Terms to resolve all PSC gas issues ready

BusinessDay
5 Min Read

The terms for the resolution of all the issues relating to gas under the Production Sharing Contracts (PSC) regime are ready for unveiling soon.

Maikanti Baru, Group Managing Director of Nigeria’s state-oil company, the Nigerian National Petroleum Corporation (NNPC) addressing executive council members of the Nigerian Gas

Association (NGA) said the issues of the PSC gas which made contractors  dither on gas projects would be fully resolved with the terms.

The implication of this is that investors would begin to make the much needed investments with the aim of developing gas for utilisation by other sectors of the economy, such as power, methanol, ethanol and fertiliser, thereby creating more jobs in the economy.   The power  sector would  then have enough  gas to  generate electricity.
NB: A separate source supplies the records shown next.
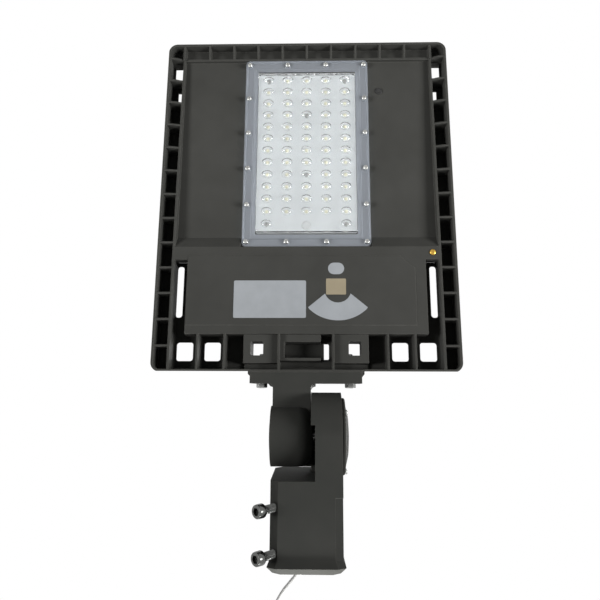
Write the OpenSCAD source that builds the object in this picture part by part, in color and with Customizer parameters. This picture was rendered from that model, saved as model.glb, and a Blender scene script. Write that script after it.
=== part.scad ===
// Shoebox area light on a slip fitter, standing on its pole.
// The origin is the centre of the fitter's mouth, +Z runs up the pole, and the lit face looks along -Y.

/* [Housing] */
// Width of the housing, left to right
housing_w = 320; // [316:1:340]
// Height of the housing, from the arm to the far end
housing_h = 381; // [378:1:400]
// Depth of the ribbed rim, front to back
rim_depth = 24; // [23.5:0.5:28]
// Thickness of the rim's outer and inner walls
rim_wall = 2.5; // [2:0.5:3]
// Width of the hollow between the rim's outer and inner walls
rim_hollow = 14; // [12:1:16]
// Radius of the housing's corners
corner_r = 10; // [6:1:12]
// Thickness of the ribs across the rim
rib_t = 2; // [1.5:0.5:3]
// Distance between ribs along the sides
side_pitch = 28; // [26:1:30]
// Depth of the rim's floor at the sides and at the arm's end
floor_depth = 20.5; // [18:0.5:21]
// Depth of the rim's floor at the far end
far_floor_depth = 11.5; // [10:0.5:14]
// Thickness of the rim's floor
floor_t = 2.5; // [2:0.5:3]

/* [LED bay] */
// Depth of the LED plate behind the rim's front edge
bay_depth = 9.5; // [8.5:0.5:11]
// Thickness of the LED plate
plate_t = 4; // [3:0.5:5]
// Depth of the heat-sink fins behind the LED plate
fin_depth = 37; // [25:1:40]
// Thickness of a fin
fin_t = 2.2; // [1.6:0.2:3]
// Distance between fins
fin_pitch = 14; // [10:1:20]

/* [Lens module] */
// Width of the lens cover
cover_w = 140; // [138:1:144]
// Gap between the lens cover and the far end's inner wall
cover_gap = 3.5; // [2:0.5:6]
// Margin of the lens cover around its LED board, both sides together
board_margin_x = 29.5; // [28:0.5:34]
// Height of the lens cover that its rows of lenses leave free
lens_free_h = 51.4; // [50:0.2:60]
// Radius of a lens where it meets the cover
lens_r = 5.4; // [4.5:0.1:6]
// Height of a lens above the cover
lens_rise = 3; // [2:0.5:4]

/* [Driver box] */
// Gap between the driver box and the rim's inner wall, at each side
box_gap = 14.5; // [12:0.5:17]
// Height of the driver box
box_h = 81.3; // [80:0.1:84]
// Depth of the driver box without its lid
box_depth = 51; // [48:1:56]
// Wall of the driver box
box_wall = 3; // [2.5:0.5:4]
// Thickness of the rear lid
lid_t = 3; // [2:0.5:4]

/* [Arm] */
// Width of the arm's plate
arm_plate_w = 114.6; // [110:0.2:118]
// Depth of the arm's plate, front to back
arm_plate_d = 46; // [44:1:48]
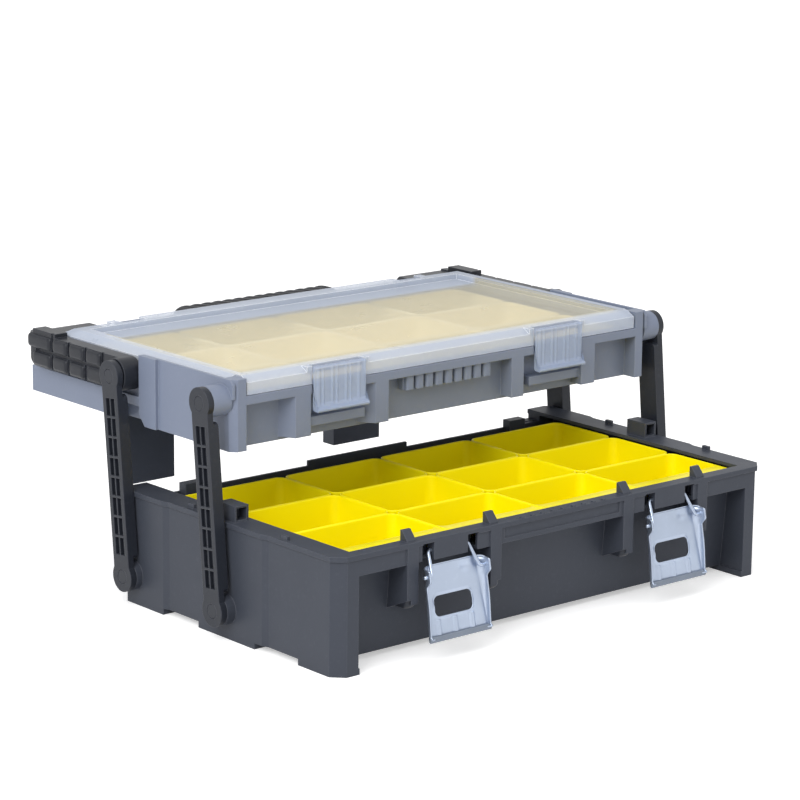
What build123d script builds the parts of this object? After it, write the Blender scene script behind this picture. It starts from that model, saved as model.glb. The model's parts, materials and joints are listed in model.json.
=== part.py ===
from build123d import *
import os
from math import acos, cos, degrees, radians, sin, tan

os.makedirs("parts", exist_ok=True)

# Two-tier cantilever tool box, opened: a deep tub on the floor, and a lidded tray that four
# parallel arms hold up and back. The origin is on the floor under the middle of the tub,
# +X to the right, +Y to the back, +Z up. All lengths are in millimetres.

# Tub
tub_width = 460.0
tub_depth = 270.0
tub_height = 94.0
tub_wall = 2.6
floor_thickness = 3.0
foot_height = 5.0
corner_cut = 9.5
side_step = 2.2
side_step_run = 6.0
first_step = 84.0
second_step = 209.0
rim_height = 4.0
rim_overhang = 1.2
side_deck = 20.7
front_deck = 11.5
deck_thickness = 3.0
band_height = 17.0
post_width = 22.0
front_recess_top = 21.0
front_recess_bottom = 27.0
rear_recess = 13.0
rear_post_width = 30.0
rear_wall_drop = 8.0
front_foot_length = 48.0
rear_tab_near = 168.0
rear_tab_width = 18.0
rear_strip_half = 54.0
rib_places = (62.0, 180.0)
rib_length = 7.0
runner_length = 72.0

# Cups
cup_wall = 1.4
cup_floor = 1.6
cup_draft = 3.0
cup_corner = 7.0
cup_gap = 0.3
cup_seat_gap = 0.3
lower_cup_drop = 4.0
cup_column = 102.0
cup_row = 71.0
front_cup_gap = 1.4
mouth_gap = 0.5
second_row = 88.5
lip_thickness = 2.2

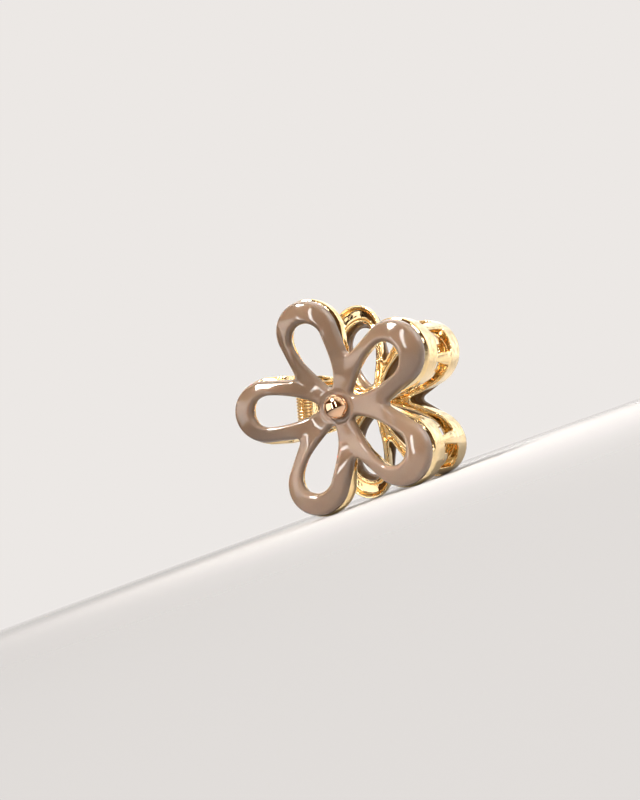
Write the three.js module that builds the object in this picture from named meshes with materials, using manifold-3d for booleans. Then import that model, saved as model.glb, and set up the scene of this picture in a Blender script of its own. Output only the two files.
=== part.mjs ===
// Flower claw clip: two five-petal halves on one hinge pin, closed by a torsion spring.
// Millimetres, +Z up. The clip stands on the rims of its two lowest petals, front face towards -Y.
//
// Each half is built in the clip's own frame: x runs from the handle petal to the two jaw petals,
// y runs along the hinge pin and z runs outwards from the plane midway between the halves.

import * as THREE from 'three';
import { TessellateModifier } from 'three/addons/modifiers/TessellateModifier.js';
import { mergeVertices } from 'three/addons/utils/BufferGeometryUtils.js';
import Module from 'manifold-3d';

const wasm = await Module();
wasm.setup();

// ---- Driving dimensions -------------------------------------------------------------------

// The flower
const petalCount = 5;
const petalCentre = 26.2; // hub to the centre of a petal's round tip
const plateTipRadius = 10.8; // round tip of a plate petal
const plateTaperDeg = 3.5; // each side of a plate petal closes towards the hub
const plateNotchFillet = 1.3;
const plateThickness = 3.0;
const plateEdgeRadius = 0.7; // chamfer that stands for the plate's rolled edge
const halfDepth = 16.2; // middle plane to the plate's outer face, at the hub
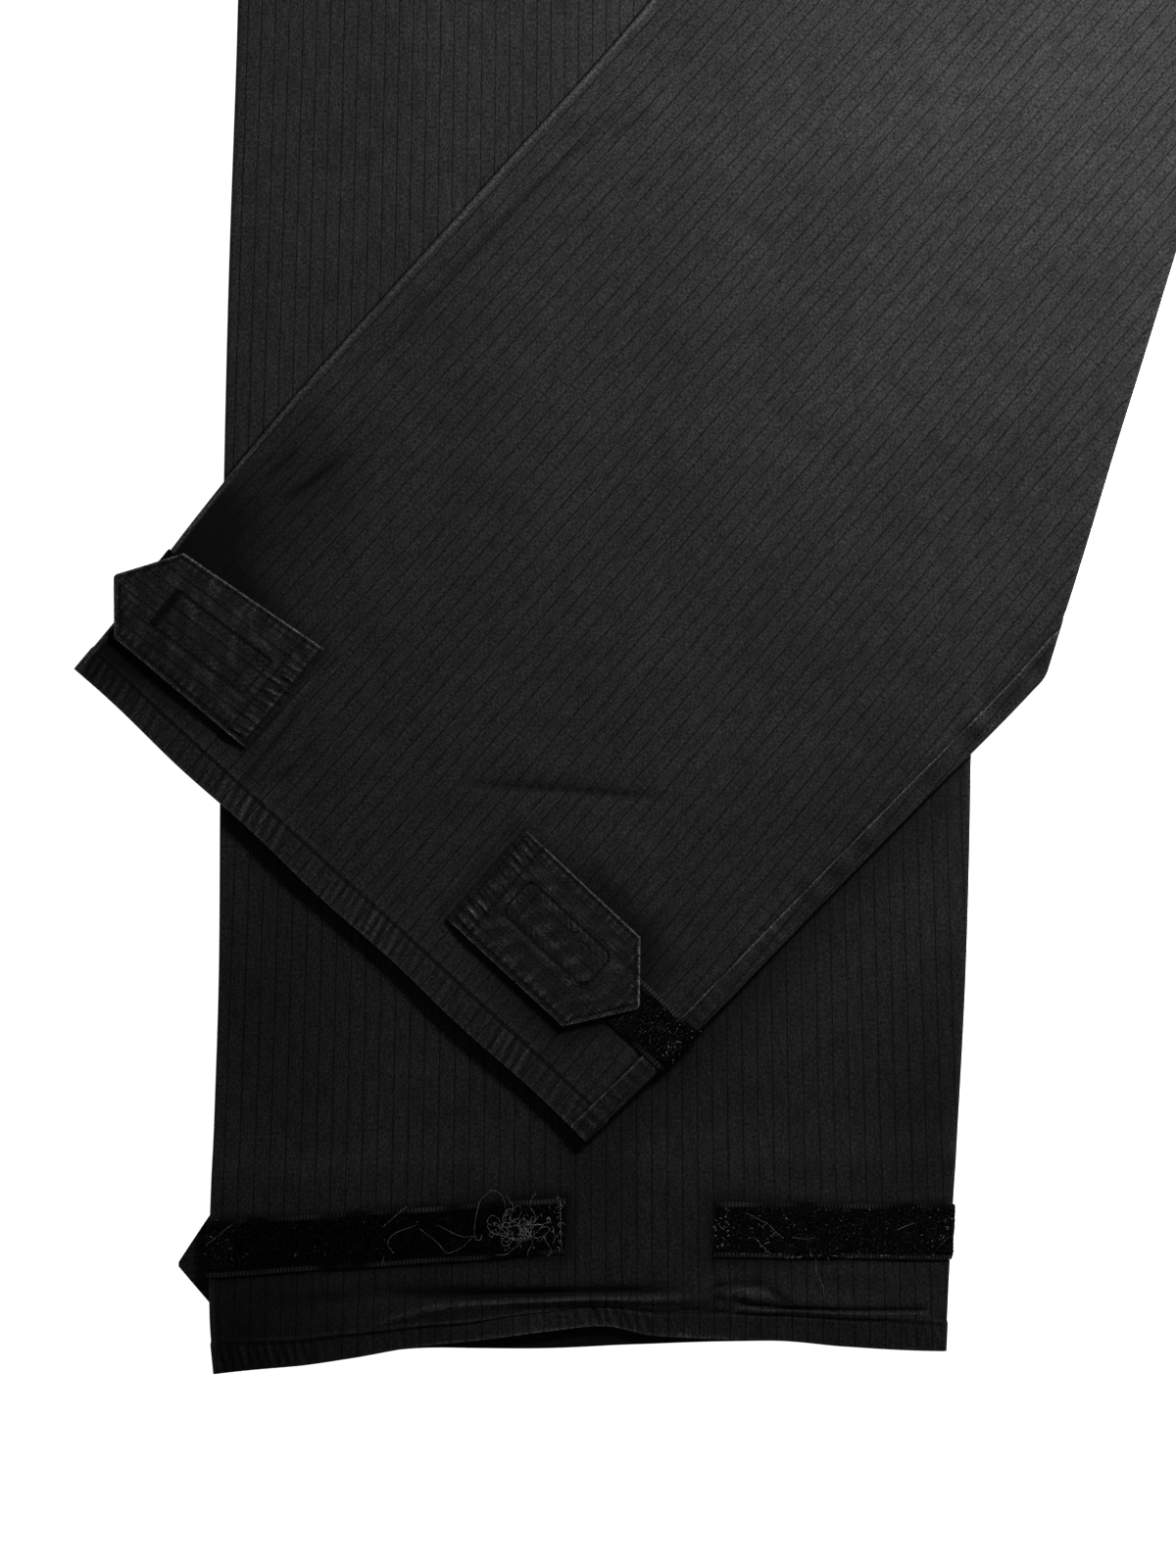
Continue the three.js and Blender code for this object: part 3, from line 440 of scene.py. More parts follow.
def hem_puckers(inward, up, line, seed):
    """Roping of a stitched hem: short ripples across it that end at the stitch line."""
    rng = np.random.default_rng(seed)
    slant = inward + 0.22 * up
    drift = 2.2 * np.sin(slant / 37.0 + rng.uniform(0, 6)) + 1.1 * np.sin(slant / 13.0 + rng.uniform(0, 6))
    coarse = wave(slant + drift, 4.6)
    broad = wave(slant - 0.7 * drift, 11.3, rng.uniform(0, 6))
    strength = 0.7 + 0.3 * np.sin(slant / 19.0 + rng.uniform(0, 6)) * np.sin(slant / 43.0)
    band = step01((up + 2) / 5) * (1 - step01((up - line + 0.5) / 2.5))
    return (0.25 * coarse + 0.08 * broad) * strength * band


def seam_puckers(along, across, width, pitch, seed):
    """Ripples across a narrow stitched strip."""
    rng = np.random.default_rng(seed)
    p = rng.uniform(0, 6)
    coarse = wave(along, pitch, 1.5 * np.sin(along / 29.0 + p))
    fine = wave(along, pitch * 0.57, p + 1.2 * np.sin(along / 17.0))
    return (coarse + 0.6 * fine) * bell(across, 0, width)


def tab_span(spec, along):
    """Width of a tab, the place of its middle, and how steeply its edge runs, at distances from its base."""
    shape = TAB_SHAPES[spec["edge"]]
    narrowed = np.clip((along - shape["shoulder"]) / (shape["tip"] - shape["shoulder"]), 0, 1)
    wide = lerp(shape["base"], shape["wide"], np.clip(along / shape["shoulder"], 0, 1))
    slope = np.where(narrowed > 0, TIP_SLOPE, 1.0)
    return lerp(wide, TAB_TIP_WIDTH, narrowed), shape["tip_aside"] * narrowed, slope


def tab_shade(leg_name, up, inward, width):
    """Painted shade as a dark soft band beside the tabs, and the ridge and groove past a tab's base, with
    painted shade in the groove and at the base. Gives tone and height.
    """
    tone, height = 0.0, 0.0
    for spec in of_leg(TABS, leg_name):
        turn = math.radians(spec["turn"])
        from_edge = inward if spec["edge"] == "outer" else width - inward
        across, above = from_edge - spec["base"], up - spec["up"]
        slanted = above * math.sin(turn) - across * math.cos(turn)
        aside = across * math.sin(turn) + above * math.cos(turn)
        along = slanted + TAB_SHAPES[spec["edge"]]["slant"] * aside
        span, middle, slope = tab_span(spec, along)
        beside = np.maximum((np.abs(aside - middle) - span / 2) * slope, 0)
        toward_tip = step01((along + 2) / 60)
        reach = 4.0 + 6.5 * toward_tip
        within = step01((along + 6) / 8) * (along < TAB_SHAPES[spec["edge"]]["tip"] + 4)
        near = bell(beside, 0, reach) * within
        tone = tone - (0.3 + 0.45 * toward_tip) * near
        in_line = 1 - step01((np.abs(aside) - span / 2 - 1) / 4)
        past = bell(along, -5.0, 1.3) * in_line
        height = height - 0.5 * past + 0.4 * bell(along, -2.2, 1.4) * in_line
        tone = tone - 0.4 * past - 0.35 * bell(along, -0.4, 0.7) * in_line
    return tone, height


def tape_shade(leg_name, up, inward, width):
    """Painted shade: a dark line along the tapes where the cloth dips beside them."""
    tone = 0.0
    for spec in of_leg(TAPES, leg_name):
        way = (inward if spec["edge"] == "outer" else width - inward) - EDGE_RADIUS
        middle = lerp(spec["up_edge"], spec["up_front"], np.clip(way / spec["front"], 0, 1))
        below = middle - TAPE_WIDTH / 2 - up
        above = up - middle - TAPE_WIDTH / 2
        past = way - spec["front"]
        outside = np.hypot(np.maximum(np.maximum(below, above), 0), np.maximum(past, 0))
        reach = 1.6 + 3.0 * bell(way, spec["front"], 40)
        tone = tone - 0.6 * bell(outside, 0, reach)
    return tone


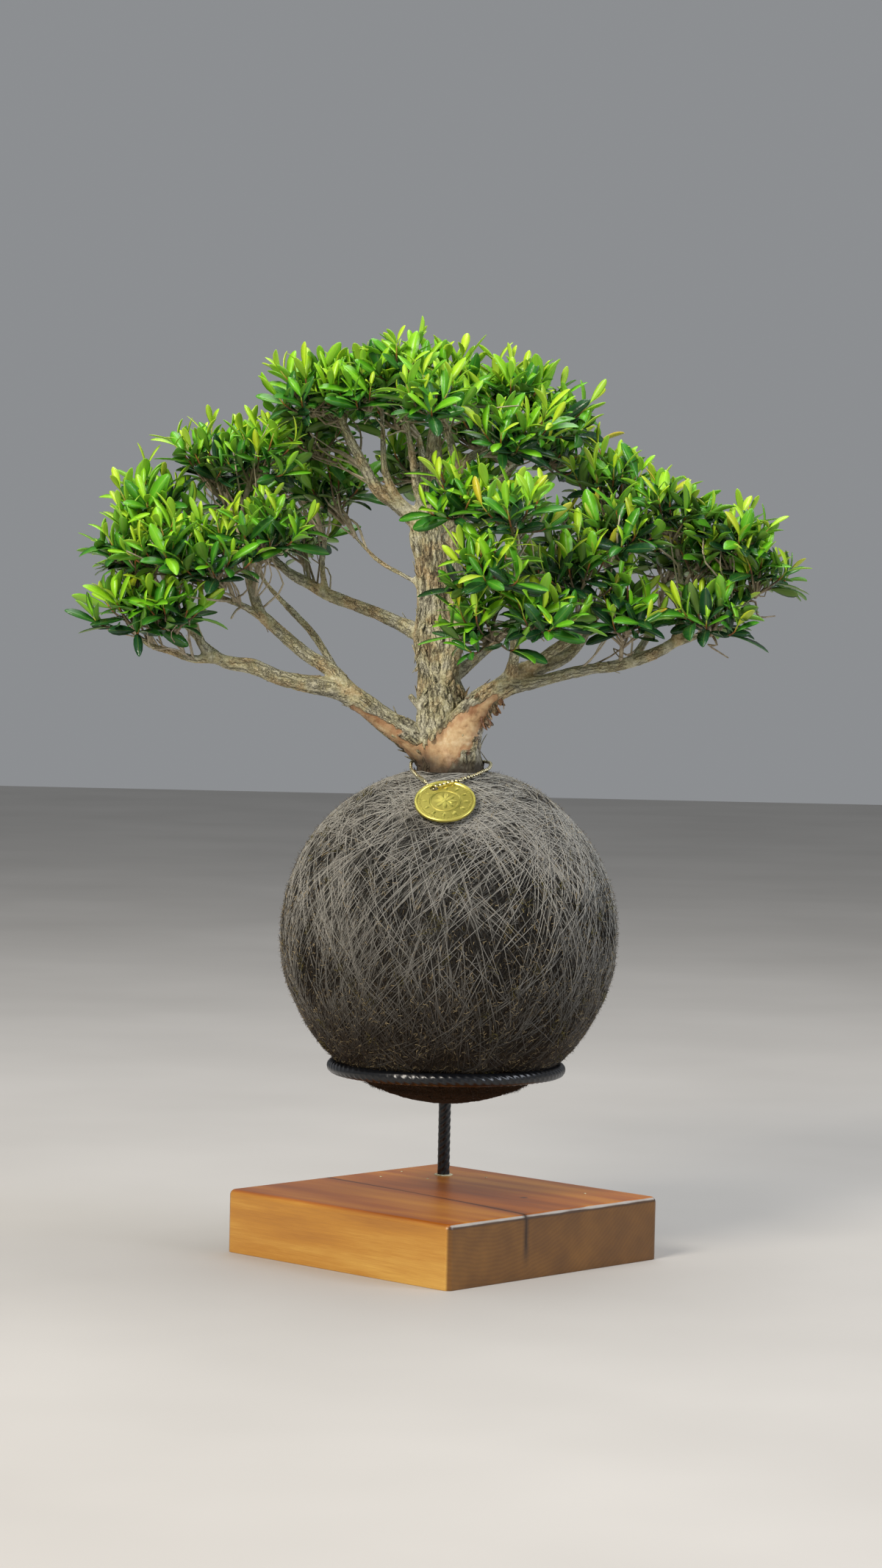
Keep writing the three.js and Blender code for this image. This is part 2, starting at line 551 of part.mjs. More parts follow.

Baru said the PSC gas terms have been clearly defined and categorised under three regimes; oil or liquid dominant, mixture or equal gas, equal liquid and gas oil regimes.

“For each of the regimes, we have specific terms that govern negotiations with the PSC contractors”, said Baru.

For the oil or liquid dominant regime, all the development of gas is chargeable to liquids or oil because it is the dominant resource.

“In that environment, we essentially give some beneficial interest to the contracting party”, said Baru.

For the equal gas, equal liquid regime, all the gas development costs are put into the liquid CAPEX and some beneficial interests in terms of profit gas from the NNPC will still be given to the contractor.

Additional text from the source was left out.